- [Set exercise]
Records follow. Pull out every line that contains "Blender".

- [Stored items from a collection]
▽

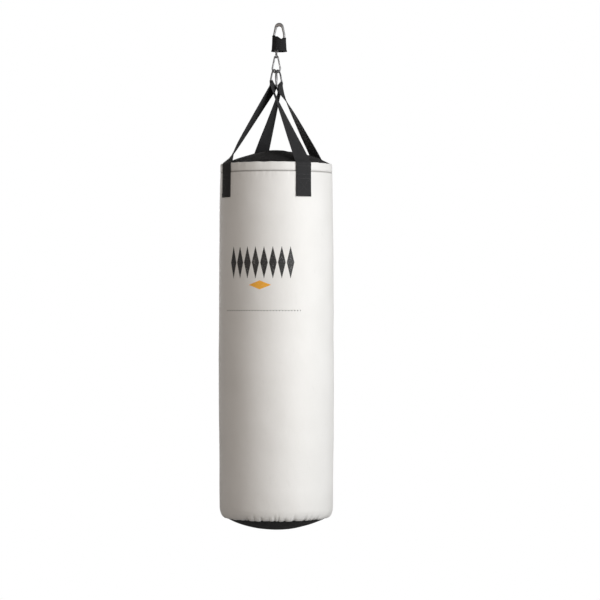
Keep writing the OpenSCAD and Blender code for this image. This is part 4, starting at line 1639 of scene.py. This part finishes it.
def make_zip_tape():
    """Two tapes of woven cloth with a slit between them, sewn down along their outer edges."""
    parts = []
    for side in (-1, 1):
        ring = []
        for i in range(121):
            degrees = -ZIP_ARC - 1 + (2 * ZIP_ARC + 2) * i / 120
            for share, high in TAPE_SECTION:
                y = ZIP_Y + side * TAPE_HALF * share
                wave = ripple((degrees * 0.1, share * side, 0), 5.0) * 0.25 * MM
                ring.append(on_dome(degrees, y, 0.25 * MM + 0.65 * MM * high + abs(wave)))
        faces = capped_faces(121, len(TAPE_SECTION))
        parts.append(point_outwards(add_mesh("tape", ring, faces, ZIP_TAPE), merge=True))
    finished(join("zip_tapes", parts), "bag", "zip_tape", slot="zip_cloth")
    paths = []
    for y in (-12.5, -9.5, 9.5, 12.5):
        paths.append(
            [on_dome(d, ZIP_Y + y * MM, 1.15 * MM) for d in np.linspace(-ZIP_ARC - 0.6, ZIP_ARC + 0.6, 90)]
        )
    sew("zip_stitches", "bag", paths, DARK_THREAD, 2.6, 0.8, 0.28)


def teeth_tree():
    """Zip teeth along an edge, alternately from each side: Pitch, Reach, Width and Metal."""
    measures = {"Pitch": "Float", "Reach": "Float", "Width": "Float"}
    tree = Tree("zip_teeth", {**measures, "Metal": "Material"})
    curve = tree.node("GeometryNodeMeshToCurve", None, {"Mesh": (tree.start, "Geometry")})
    spacing = {"Curve": (curve, 0), "Length": (tree.start, "Pitch")}
    points = tree.node("GeometryNodeCurveToPoints", {"mode": "LENGTH"}, spacing)
    sides = {0: (tree.start, "Width"), 1: (tree.start, "Reach"), 2: (tree.start, "Width")}
    block_size = tree.node("ShaderNodeCombineXYZ", None, sides)
    tooth = tree.node("GeometryNodeMeshUVSphere", None, {"Segments": 8, "Rings": 5, "Radius": 1.0})
    placed = tree.node(
        "GeometryNodeInstanceOnPoints",
        None,
        {"Points": (points, 0), "Instance": (tooth, 0), "Scale": (block_size, 0)},
    )
    index = tree.node("GeometryNodeInputIndex")
    even = tree.node("ShaderNodeMath", {"operation": "PINGPONG"}, {0: (index, 0), 1: 1.0})
    signed = tree.node("ShaderNodeMath", {"operation": "SUBTRACT"}, {0: (even, 0), 1: 0.5})
    shift = tree.node("ShaderNodeMath", {"operation": "MULTIPLY"}, {0: (signed, 0), 1: (tree.start, "Reach")})
    move = tree.node("ShaderNodeCombineXYZ", None, {1: (shift, 0)})
    moved = tree.node(
        "GeometryNodeTranslateInstances",
        {},
        {"Instances": (placed, 0), "Translation": (move, 0), "Local Space": False},
    )
    return tree.close(moved, "Metal")


def make_zip_chain():
    path = [on_dome(d, ZIP_Y, TAPE_TOP + 0.75 * MM) for d in np.linspace(-ZIP_ARC, ZIP_ARC, 200)]
    values = {"Pitch": 1.25 * MM, "Reach": 2.0 * MM, "Width": 0.55 * MM, "Metal": ZIP_METAL}
    chain = teeth_tree().run("zip_teeth", [path], values)
    finished(chain, "bag", "zip_chain", slot="zip_metal")
    parts = []
    for degrees in (-ZIP_ARC - 0.45, ZIP_ARC + 0.45):
        lean = Matrix.Rotation(math.radians(degrees), 4, "Y")
        place = Matrix.Translation(on_dome(degrees, ZIP_Y, TAPE_TOP)) @ lean
        low, high = (-1.4 * MM, -4 * MM, 0.2 * MM), (1.4 * MM, 4 * MM, 2.3 * MM)
        parts.append(block("stop", low, high, ZIP_METAL, place, 0.6 * MM))
    finished(join("zip_end_stops", parts), "bag", "zip_stops", slot="zip_metal")


def make_slider():
    """The slider: a waisted plate with a flange down each side, and a bail between two posts."""
    place = (
        Matrix.Translation((AXIS_X, 0, DOME_Z))
        @ Matrix.Rotation(SLIDER_START, 4, "Y")
        @ Matrix.Rotation(-ZIP_LIE, 4, "X")
        @ Matrix.Translation((0, 0, DOME_R))
    )
    parts = []
    outline = []
    count = 48
    for i in range(count):
        along, across = rounded_turn(TAU * i / count, 0.55, 0.6)
        x = 6 * MM * along
        waist = 1 - 0.2 * math.exp(-((x / (2.4 * MM)) ** 2))
        outline.append((x, 4.8 * MM * waist * across))
    low, high = 3.6 * MM, 5.0 * MM
    edge = 0.3 * MM
    rows = [(0.0, low), (0.9, low), (1.0, low + edge), (1.0, high - edge), (0.9, high), (0.0, high)]
    points = [place @ Vector((x * k, y * k, z)) for k, z in rows for x, y in outline]
    plate = add_mesh("plate", points, grid_faces(len(rows), count), ZIP_METAL)
    parts.append(point_outwards(plate, merge=True))
    for side in (-1, 1):
        y1, y2 = sorted((side * 3.55 * MM, side * 4.8 * MM))
        corners = (-5 * MM, y1, 1.5 * MM), (5 * MM, y2, 4.4 * MM)
        parts.append(block("flange", *corners, ZIP_METAL, place, 0.35 * MM))
        y1, y2 = sorted((side * 2.95 * MM, side * 4.4 * MM))
        corners = (-1.2 * MM, y1, 4.6 * MM), (1.2 * MM, y2, 7.9 * MM)
        parts.append(block("post", *corners, ZIP_METAL, place, 0.5 * MM))
    bail = [place @ Vector((0, y * MM, 6.6 * MM)) for y in (-4.6, -3, 0, 3, 4.6)]
    parts.append(tube("bail", bail, 0.9 * MM, ZIP_METAL, sides=16))
    finished(join("zip_slider_body", parts), "zip_runner", "zip_slider", slot="zip_metal")
    make_pull(place @ Matrix.Translation((0, 0, 6.6 * MM)) @ Matrix.Rotation(math.radians(-6), 4, "Y"))


def make_pull(place):
    """The pull: a flat waisted tab with an eye on the bail and a hole near its end."""
    section = plate_profile(0.95 * MM, 1.6 * MM, 2.5 * MM, 0.25 * MM, 0.25 * MM)
    eye = lathe("pull_eye", section, ZIP_METAL, columns=28, at=ORIGIN, turn=ALONG_Y)
    count = 60
    middle = 17.5 * MM  # from the bail to the middle of the tab
    outline = []
    for i in range(count):
        along, across = rounded_turn(TAU * i / count, 0.35, 0.5)
        x = -middle + 16.5 * MM * along
        waist = 1 - 0.28 * math.exp(-(((x + 10 * MM) / (7 * MM)) ** 2))
        outline.append((x, 2.6 * MM * waist * across))
    rows = [(0.0, -0.8), (0.88, -0.8), (1.0, -0.45), (1.0, 0.45), (0.88, 0.8), (0.0, 0.8)]
    points = []
    for k, z in rows:
        shorter = 0.97 + 0.03 * k if k else 0
        points += [Vector(((x + middle) * shorter - middle, y * k, z * MM)) for x, y in outline]
    tab = point_outwards(add_mesh("tab", points, grid_faces(len(rows), count), ZIP_METAL), merge=True)
    bore = in_mm((0, -2), (1.3, -2), (1.3, 2), (0, 2))
    hole = lathe("hole", bore, ZIP_METAL, columns=32, at=(-30 * MM, 0, 0), closed=False)
    cut(tab, [hole])
    pull = join("zip_pull_tab", [tab, eye])
    pull.data.transform(place)
    finished(pull, "zip_tab", "zip_pull", slot="zip_metal")


make_zip_tape()
make_zip_chain()
make_slider()

# ---- filling ----


def lumpy(size, scale, seed):
    """Uneven surface for something packed by hand."""

    def shape(angle, radius, z):
        point = on_bag(angle, max(radius, 0.01), z)
        return max(0.0, radius + ripple(point, scale, seed) * size * smooth_step(radius / 0.02)), z

    return shape


def make_liner():
    """The foam that lines the wall."""
    outside, inside = 2.3 * MM, 13.6 * MM  # how far in from the wall's face
    rows = [float(z) for z in np.linspace(TOP_Z - 45 * MM, LOW_Z + CORNER_H + 4 * MM, 60)]
    profile = [(wall_radius(z) - outside, z) for z in rows]
    profile += [(wall_radius(z) - inside, z) for z in rows[::-1]]
    liner = lathe("foam_roll", profile, FOAM, columns=120, shape=lumpy(0.0003, 30, 1.0))
    finished(liner, "bag", "foam_liner", slot="foam")


def make_fibre():
    """The packed fibre, with a hollow down the middle for the sand tubes."""
    low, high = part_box("fibre_fill")
    rows = [float(z) for z in np.linspace(high.z - 6 * MM, low.z + 6 * MM, 90)]
    outer = [(wall_radius(z) - 16 * MM, z) for z in rows]
    core = 46.5 * MM
    ballast_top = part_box("ballast_upper")[1].z + 4 * MM
    ballast_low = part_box("ballast_lower")[0].z - 4 * MM
    packed = [(0, high.z - 1 * MM), (outer[0][0] - 8 * MM, high.z - 1 * MM)] + outer
    packed += [(outer[-1][0] - 8 * MM, low.z + 1 * MM), (0, low.z + 1 * MM)]
    fill = lathe("packed_fibre", packed, FIBRE, columns=120, closed=False, shape=lumpy(0.0012, 22, 4.0))
    core_rows = [float(z) for z in np.linspace(ballast_low, ballast_top, 40)]
    hollow = [(0, ballast_low)] + [(core, z) for z in core_rows] + [(0, ballast_top)]
    cavity = lathe("cavity", hollow, FIBRE, columns=64, closed=False, shape=lumpy(0.0008, 26, 7.0))
    cavity.data.flip_normals()
    fill = join("packed_fibre", [fill, cavity])
    finished(fill, "bag", "fibre_fill", slot="fibre")


def make_ballast():
    """Three tubes of cloth filled with sand."""
    for name in ("upper", "middle", "lower"):
        low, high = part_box("ballast_" + name)
        radius = (high.x - low.x) / 2
        half = (high.z - low.z) / 2
        profile = []
        for i in range(41):
            t = -1 + i / 20
            swell = (1 - abs(t) ** 9) ** 0.5
            profile.append((radius * (0.98 * swell), (low.z + high.z) / 2 + half * t))
        lumps = lumpy(0.001, 40, 3.0)
        tube_bag = lathe("sand_tube_" + name, profile, SAND_BAG, columns=72, closed=False, shape=lumps)
        finished(tube_bag, "bag", "ballast_" + name, slot="sand_bag")


def make_pad(name, node, radius, centre, sign):
    """A round foam pad under a cap, cut flat on its inner face."""
    low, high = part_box(node)
    edge = (high.x - low.x) / 2 - 0.6 * MM
    curve = dome_profile(edge - 3 * MM, radius - 4.4 * MM, centre, sign, 24)
    dome = [(x, z - sign * 0.3 * MM) for x, z in curve]
    flat_z = low.z + 0.5 * MM if sign > 0 else high.z - 0.5 * MM
    side_z = dome[-1][1] - sign * 3 * MM
    corners = dome + [(edge, side_z), (edge, flat_z + sign * 3 * MM), (edge - 3 * MM, flat_z), (0, flat_z)]
    pad = lathe(name, corners, FOAM, columns=120, closed=False)
    finished(pad, "bag", node, slot="foam")


make_liner()
make_fibre()
make_ballast()
make_pad("top_foam_pad", "top_pad", DOME_R, DOME_Z, 1)
make_pad("bottom_foam_pad", "bottom_pad", LOW_DOME_R, LOW_DOME_Z, -1)

# ---- CAD parts that keep their shape ----

CARRIED_OVER = {
    "thrust_washer": (BRIGHT, "bright_steel"),
    "bearing_balls": (BRIGHT, "bright_steel"),
    "gate_spring": (FORGED, "forged_steel"),
}
for node_name, (finish_of_node, slot_name) in CARRIED_OVER.items():
    part = NODES[node_name]
    part.data.materials.clear()
    part.data.materials.append(finish_of_node)
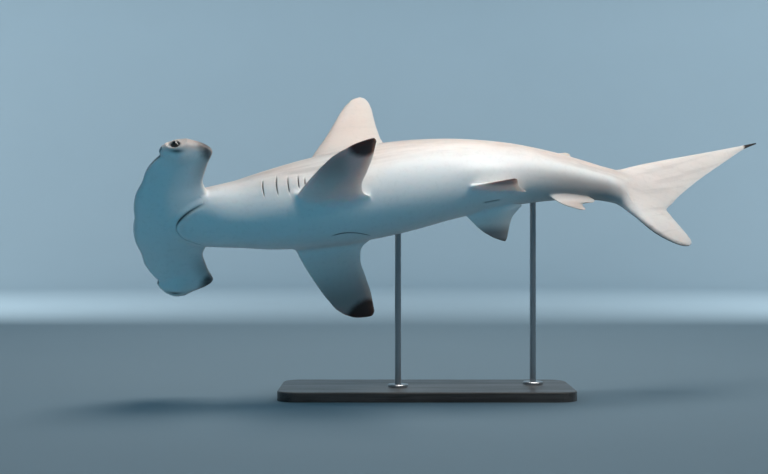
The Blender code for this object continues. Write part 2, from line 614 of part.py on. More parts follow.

△

- [Finished answer]
Keep writing the OpenSCAD and Blender code for this image. This is part 4, starting at line 1639 of scene.py. This part finishes it.
The Blender code for this object continues. Write part 2, from line 614 of part.py on. More parts follow.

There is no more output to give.